At its heart, sin is loving self more than loving God. A healthy life is lived to please God, a selfish life is lived to please yourself. Only others-centered people are able to please God. The greatest in the Kingdom of Heaven are the servants, after all.

Despite what atheists think, good works are a central tenant of Christianity. The love of God will manifest in the life of the believer, and it will do so as the fruits of the Spirit, and inevitable good works will follow.

Which brings me to an interesting point. Why do some people draw close to God, while others don’t? It is a simple matter of lifestyle choices.

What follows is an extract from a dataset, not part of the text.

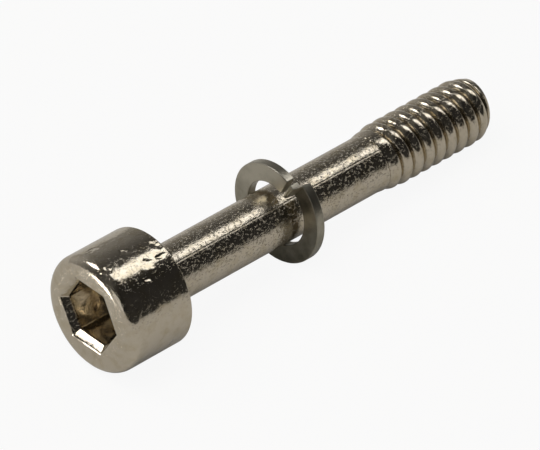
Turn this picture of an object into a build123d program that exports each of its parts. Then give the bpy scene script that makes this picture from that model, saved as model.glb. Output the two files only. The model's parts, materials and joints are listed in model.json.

The closer that one draws to God, the more aware of sin one is. This can become extremely uncomfortable for the sinner who loves his sin more than he loves God. As the sinner exposes his sin to himself, he becomes squeamish, realizing that in order to continue the journey closer to God, he must rid his life of this sin that he loves so much. Either he must continue down this road, shedding the sin, stall where he is and keep the sin, or turn tail and run the other direction, away from God.

The third option is what the atheist does. He invents 1000 intellectual objections to God, while the real reason he rejects God is that he couldn’t stand to see himself from God’s point of view. He couldn’t part with his sin.

Why are some able to draw near to God? Because they love God more than they love their sin. Those that can’t draw near to God love their sin more than they love God. These people want to live life their way instead of God’s way, assuming (pridefully) that their way is better.

Make no mistake: living in sin is much more fun than the Christian lifestyle. However, the long term consequences spell disaster for your life. It will lead to an early grave, for the wages of sin is death. Scientific studies prove that religious people have less stress, less depression, and more self-discipline than the nonreligious. Maybe this God guy knows what’s best for us after all!